Durch die zunehmenden Digitalisierung steigt die Anspruchshaltung der Konsumenten, beispielsweise im Bereich Mobile: Eine mobil-optimierte Website ist ein Muss, außerdem Click-to-Call, um den Händler mit einem Klick auf die Telefonnummer direkt anrufen zu können.
Omnichannel-Angebote sind gefragt
64 Prozent wünschen sich die Möglichkeit, Produkte in der Filiale zu kaufen und nach Hause liefern zu lassen, das sind acht Prozent mehr als im Vorjahr. Inzwischen wünschen sich mehr als die Hälfte der Shopper auch in der Filiale die Möglichkeit, Produkte online zu bestellen. Knapp Dreiviertel finden, dass on- und offline das gleiche Sortiment angeboten werden sollte.
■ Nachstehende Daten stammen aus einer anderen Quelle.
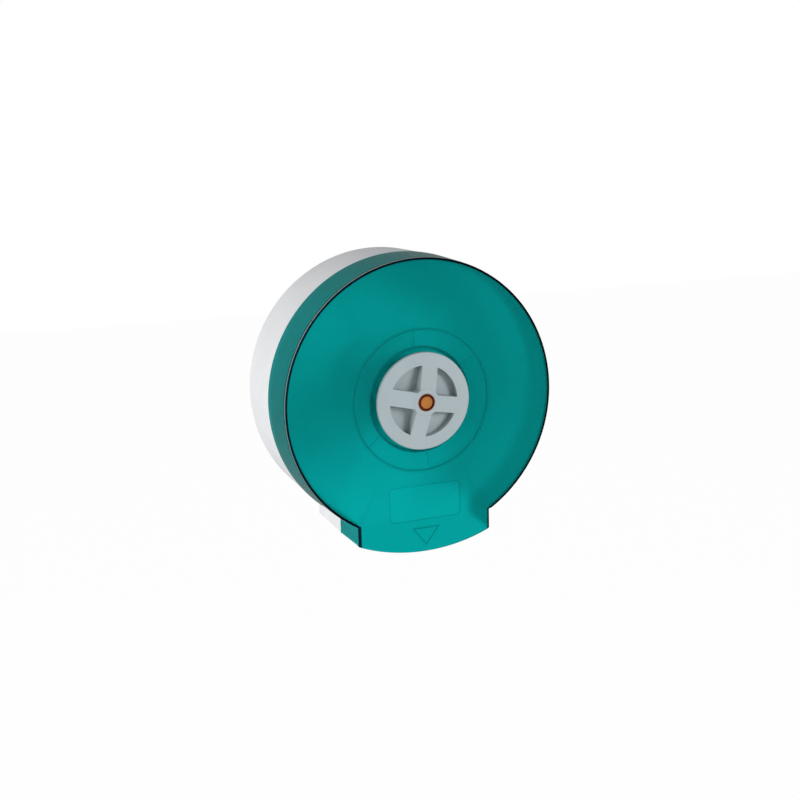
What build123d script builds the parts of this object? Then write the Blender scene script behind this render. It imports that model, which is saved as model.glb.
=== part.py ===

Am stärksten aufgestiegen im Ranking ist der Lebensmitteleinzelhandel mit 13 Prozentpunkten. Mit einem Plus von 10 Prozentpunkten enorm verbessert im Vergleich zum Vorjahr hat sich auch die Branche „Fashion & Accessoires“ gemausert. Die im Durchschnitt stärkste Branche im ORI Ranking ist dieses Jahr „Drogerie & Parfümerie“. Die vier etablierten und bereits erfahrenen Omnichannel-Händler Douglas, dm, Marionnaud und Bipa erreichen allesamt gute Werte.
In einigen Punkten gibt es noch Verbesserungspotenzial: Dass 84 Prozent der Konsumenten sich eine uneingeschränkte Gratis-Zustellung wünschen, dies jedoch nur sieben Prozent anbieten, überrascht nicht, ist aber auch eine wirtschaftliche Herausforderung für viele Händler. Leichter zu realisieren hingegen ist dagegen die Anzeige der Produktverfügbarkeit in einer gewünschten Filiale und im Kontext die Filteroption nach der Wunschfiliale sowie die Angabe eines konkreten Lieferdatums. Bei beiden Wünschen hinkt die Handelsrealität den Konsumentenerwartungen noch stark nach.